Personal
Growth
By Suzanne E. Harrill
Writing is a good way to get to know
yourself, solve your problems, lower your stress level, and
balance yourself emotionally. If you are new to this, buy a
notebook to begin keeping a journal, not a diary, a journal.
What is the difference? A diary reports events and usually makes
sense if another were going to read it. A journal, on the other
hand, is about your emotional reactions to people and events,
insights you have in understanding yourself, lists of your
needs, wants, values, and goals. You can write about your
dreams, both daydreams and dreams during sleep, giving your
feelings and your hunches free range to explore meaning for you.
A journal is a good place to record your guiding beliefs and
patterns of behavior that keep you stuck, and your rewrites. It
might include letters to people who have hurt you, even if it
happened years ago. Sometimes these letters are written only to
help you express and process your feelings. Wait a couple of
days if you choose to mail a letter to make sure it feels right.
Time stops emotionally when you have an
emotional trauma and a part of you gets stuck. Writing out your
angry, hurt, and sad feelings helps move those frozen emotional
parts of you, to bring the light of understanding with new
clarity and interpretations from your aware, adult self, and to
integrate these experiences.
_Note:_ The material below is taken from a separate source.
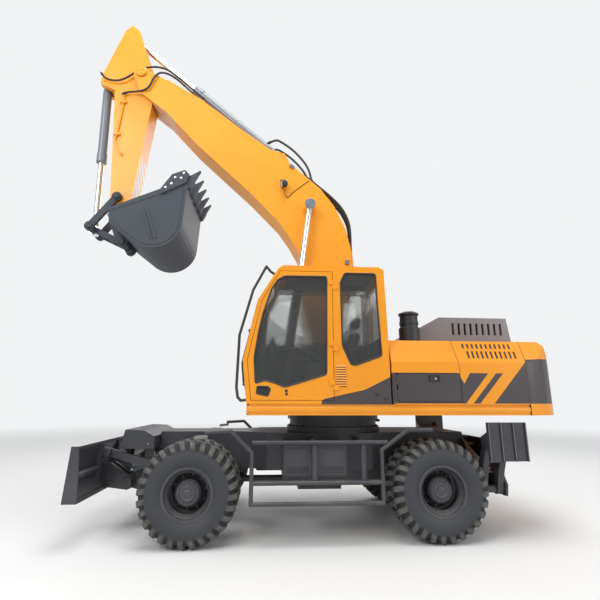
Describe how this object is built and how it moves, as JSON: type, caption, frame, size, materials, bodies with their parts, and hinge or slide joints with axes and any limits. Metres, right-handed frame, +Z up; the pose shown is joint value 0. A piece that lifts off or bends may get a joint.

If you have a fight with a family
member, use your journal writing to sort out your feelings and
to make sense out of your reactions. Then you may decide to
write that person a letter to open communication and share where
you are without being as emotional. Once you begin writing and
expressing yourself, you may discover it reminds you of a
similar pattern with one of your parents or it may repeat some
of your parents’ dance with each other. You may not even have
realized this, but journal writing can help you stumble upon
other earlier issues that fuel the reactions you are having with
this person in your present.
Journals are not for others to read and do
not make sense to anyone else. In fact, they are personal and
need to be kept out of reach of the curious in your households.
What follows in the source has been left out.